Another round of CTE grant funding set for applicants
(Calif.) As many as 337 state grants aimed at creating new or improving existing career technical training programs would be awarded this year, under recommendations from the California Department of Education.
Since 2013, legislative leaders along with former-Gov. Jerry Brown invested more than $1 billion to augment existing support for work-related curriculum ranging from agriculture and the building trades, to information technology, art and entertainment.
Although CTE courses have been a staple for high school students that typically struggled with core academic subjects, the modern version of the curriculum has emerged as an important tool for preparing future workers for jobs that require some postsecondary education but not necessarily a four-year degree.
CTE and parallel educational models like “linked learning” are also considered by a growing number of policy makers as a viable option for developing work readiness skills of at-risk students who are unlikely to go on to college.

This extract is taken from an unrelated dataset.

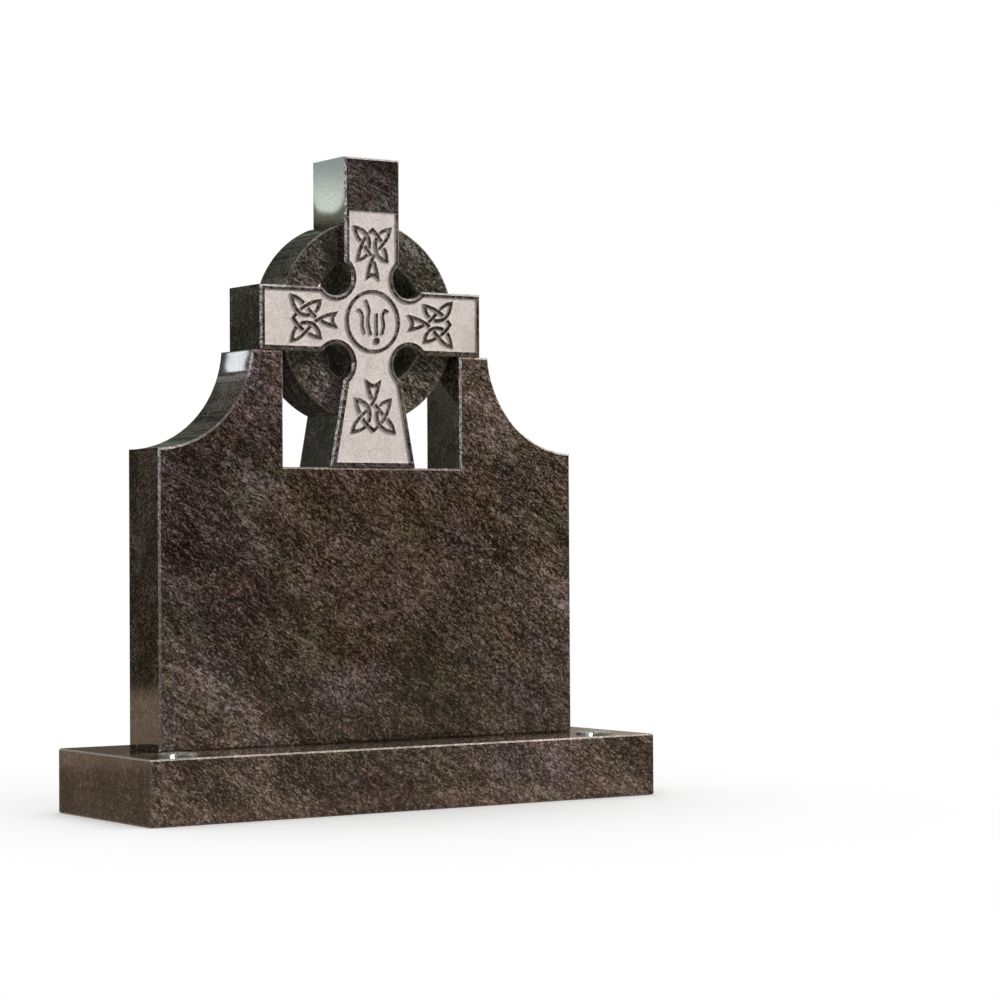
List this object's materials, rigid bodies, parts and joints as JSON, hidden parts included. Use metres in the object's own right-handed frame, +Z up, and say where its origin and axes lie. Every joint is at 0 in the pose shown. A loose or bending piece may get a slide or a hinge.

During the 2016-17 school year, nearly 800,000 high school students—roughly 45 percent of total enrollment—were enrolled in one or more CTE courses, according to a survey by the Public Policy Institute of California.
As part of the final budget that Brown signed last summer, another $150 million was set aside for the CTE Incentive Grant with the intention that the same money would be appropriated indefinitely.
The California State Board of Education is expected to approve the grant allocation formula, specific funding amounts and the projects funded at its regular March meeting next week.
The grants are open to all school districts, county offices of education and charter schools. Proposed projects are evaluated based on a list of 11 grant indicators that include such questions as to whether the program is aligned with college-level education or enable students to attain employment after graduation.
The grants require LEAs provide local matching funds based on the size of the jurisdiction and the stage of funding.
While the vast majority of grants made last year were less than $2 million, some LEAs received substantially more. Los Angeles Unified, for instance, was awarded nearly $17 million. The Contra Costa County Office of Education received $4 million, while Kern High School District won a grant of $3.1 million.